- Data segment:
══════
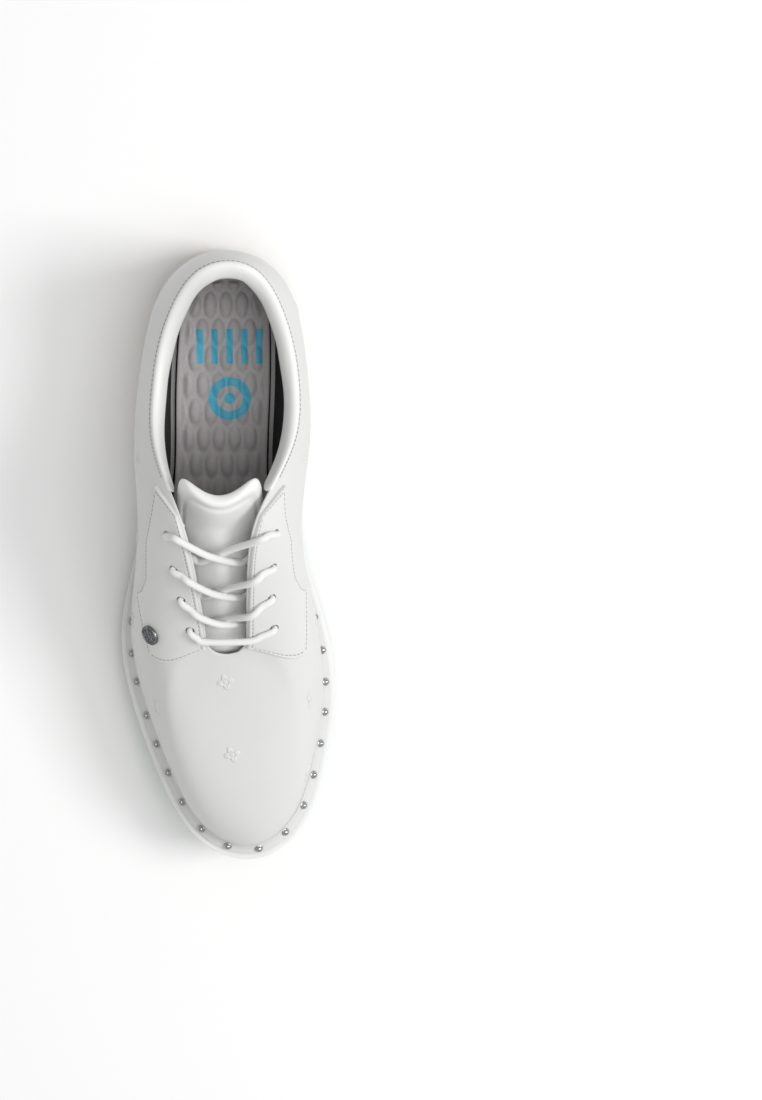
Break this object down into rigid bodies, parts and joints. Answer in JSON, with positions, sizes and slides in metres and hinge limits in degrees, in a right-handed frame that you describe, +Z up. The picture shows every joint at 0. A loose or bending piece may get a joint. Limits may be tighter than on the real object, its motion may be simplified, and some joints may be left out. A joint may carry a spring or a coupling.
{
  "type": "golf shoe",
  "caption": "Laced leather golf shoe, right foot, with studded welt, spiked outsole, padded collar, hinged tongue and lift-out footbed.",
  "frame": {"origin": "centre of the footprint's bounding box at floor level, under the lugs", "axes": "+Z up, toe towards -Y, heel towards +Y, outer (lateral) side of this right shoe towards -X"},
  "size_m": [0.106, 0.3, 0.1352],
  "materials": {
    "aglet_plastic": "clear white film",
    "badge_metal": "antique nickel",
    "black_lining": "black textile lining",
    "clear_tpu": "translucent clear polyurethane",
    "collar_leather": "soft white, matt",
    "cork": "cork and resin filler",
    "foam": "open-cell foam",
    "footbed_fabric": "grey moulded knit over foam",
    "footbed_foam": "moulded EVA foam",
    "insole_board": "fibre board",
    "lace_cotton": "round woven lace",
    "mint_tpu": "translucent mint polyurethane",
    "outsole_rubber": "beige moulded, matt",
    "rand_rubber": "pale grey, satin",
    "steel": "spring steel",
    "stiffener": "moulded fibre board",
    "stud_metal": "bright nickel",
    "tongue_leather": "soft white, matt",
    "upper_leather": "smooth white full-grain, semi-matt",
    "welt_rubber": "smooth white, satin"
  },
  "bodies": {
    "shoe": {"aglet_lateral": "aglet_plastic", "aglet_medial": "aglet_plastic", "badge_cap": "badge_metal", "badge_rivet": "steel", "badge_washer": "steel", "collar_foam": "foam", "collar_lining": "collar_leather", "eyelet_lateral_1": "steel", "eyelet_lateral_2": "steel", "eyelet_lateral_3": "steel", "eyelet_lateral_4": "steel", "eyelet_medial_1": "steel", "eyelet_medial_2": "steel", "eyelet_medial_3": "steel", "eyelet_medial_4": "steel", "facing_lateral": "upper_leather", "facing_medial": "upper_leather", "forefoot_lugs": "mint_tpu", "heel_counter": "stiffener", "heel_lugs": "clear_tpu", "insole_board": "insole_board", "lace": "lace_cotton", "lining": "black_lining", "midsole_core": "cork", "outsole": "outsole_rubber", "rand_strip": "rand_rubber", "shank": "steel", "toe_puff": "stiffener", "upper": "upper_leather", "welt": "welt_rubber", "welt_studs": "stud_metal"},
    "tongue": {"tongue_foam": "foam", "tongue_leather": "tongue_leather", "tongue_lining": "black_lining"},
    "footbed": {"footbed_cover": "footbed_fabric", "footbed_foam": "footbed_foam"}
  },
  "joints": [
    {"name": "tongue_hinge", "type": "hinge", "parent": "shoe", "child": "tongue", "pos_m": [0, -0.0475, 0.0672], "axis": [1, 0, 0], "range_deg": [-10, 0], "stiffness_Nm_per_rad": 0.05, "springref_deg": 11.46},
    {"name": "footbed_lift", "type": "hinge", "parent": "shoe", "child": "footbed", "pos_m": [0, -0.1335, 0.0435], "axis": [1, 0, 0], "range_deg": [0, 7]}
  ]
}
══════
- Challenge: Write out the full listing exactly as given.

- Correct response:
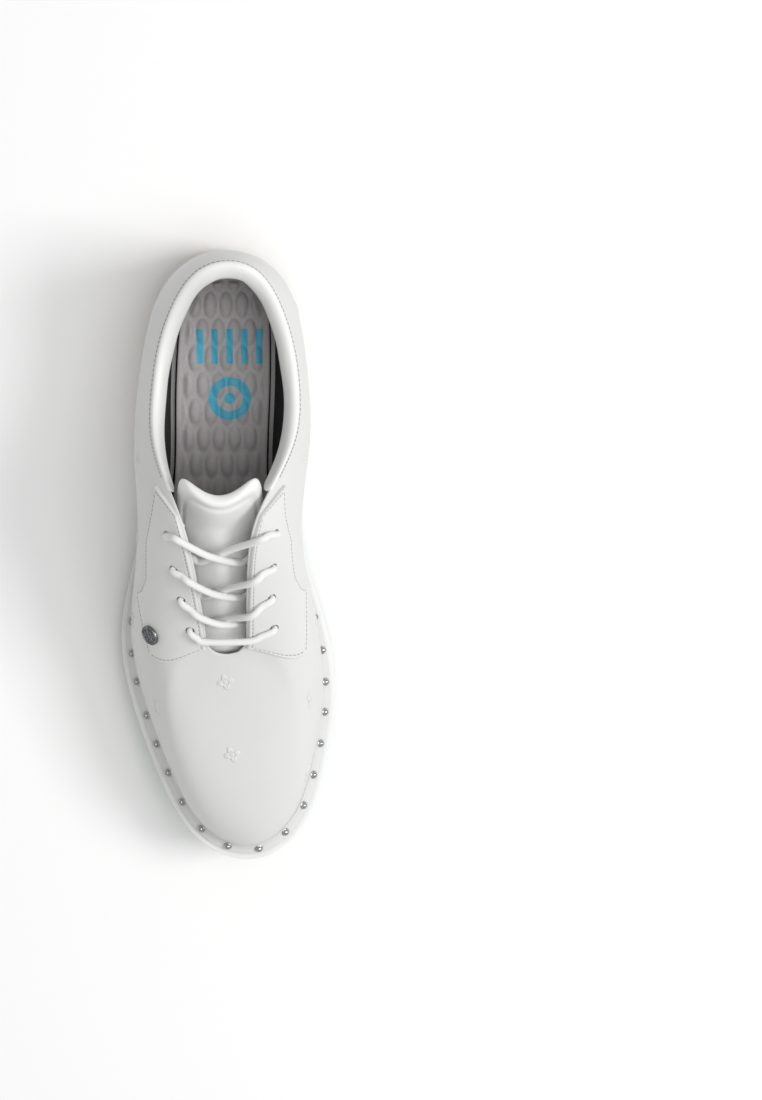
Break this object down into rigid bodies, parts and joints. Answer in JSON, with positions, sizes and slides in metres and hinge limits in degrees, in a right-handed frame that you describe, +Z up. The picture shows every joint at 0. A loose or bending piece may get a joint. Limits may be tighter than on the real object, its motion may be simplified, and some joints may be left out. A joint may carry a spring or a coupling.
{
  "type": "golf shoe",
  "caption": "Laced leather golf shoe, right foot, with studded welt, spiked outsole, padded collar, hinged tongue and lift-out footbed.",
  "frame": {"origin": "centre of the footprint's bounding box at floor level, under the lugs", "axes": "+Z up, toe towards -Y, heel towards +Y, outer (lateral) side of this right shoe towards -X"},
  "size_m": [0.106, 0.3, 0.1352],
  "materials": {
    "aglet_plastic": "clear white film",
    "badge_metal": "antique nickel",
    "black_lining": "black textile lining",
    "clear_tpu": "translucent clear polyurethane",
    "collar_leather": "soft white, matt",
    "cork": "cork and resin filler",
    "foam": "open-cell foam",
    "footbed_fabric": "grey moulded knit over foam",
    "footbed_foam": "moulded EVA foam",
    "insole_board": "fibre board",
    "lace_cotton": "round woven lace",
    "mint_tpu": "translucent mint polyurethane",
    "outsole_rubber": "beige moulded, matt",
    "rand_rubber": "pale grey, satin",
    "steel": "spring steel",
    "stiffener": "moulded fibre board",
    "stud_metal": "bright nickel",
    "tongue_leather": "soft white, matt",
    "upper_leather": "smooth white full-grain, semi-matt",
    "welt_rubber": "smooth white, satin"
  },
  "bodies": {
    "shoe": {"aglet_lateral": "aglet_plastic", "aglet_medial": "aglet_plastic", "badge_cap": "badge_metal", "badge_rivet": "steel", "badge_washer": "steel", "collar_foam": "foam", "collar_lining": "collar_leather", "eyelet_lateral_1": "steel", "eyelet_lateral_2": "steel", "eyelet_lateral_3": "steel", "eyelet_lateral_4": "steel", "eyelet_medial_1": "steel", "eyelet_medial_2": "steel", "eyelet_medial_3": "steel", "eyelet_medial_4": "steel", "facing_lateral": "upper_leather", "facing_medial": "upper_leather", "forefoot_lugs": "mint_tpu", "heel_counter": "stiffener", "heel_lugs": "clear_tpu", "insole_board": "insole_board", "lace": "lace_cotton", "lining": "black_lining", "midsole_core": "cork", "outsole": "outsole_rubber", "rand_strip": "rand_rubber", "shank": "steel", "toe_puff": "stiffener", "upper": "upper_leather", "welt": "welt_rubber", "welt_studs": "stud_metal"},
    "tongue": {"tongue_foam": "foam", "tongue_leather": "tongue_leather", "tongue_lining": "black_lining"},
    "footbed": {"footbed_cover": "footbed_fabric", "footbed_foam": "footbed_foam"}
  },
  "joints": [
    {"name": "tongue_hinge", "type": "hinge", "parent": "shoe", "child": "tongue", "pos_m": [0, -0.0475, 0.0672], "axis": [1, 0, 0], "range_deg": [-10, 0], "stiffness_Nm_per_rad": 0.05, "springref_deg": 11.46},
    {"name": "footbed_lift", "type": "hinge", "parent": "shoe", "child": "footbed", "pos_m": [0, -0.1335, 0.0435], "axis": [1, 0, 0], "range_deg": [0, 7]}
  ]
}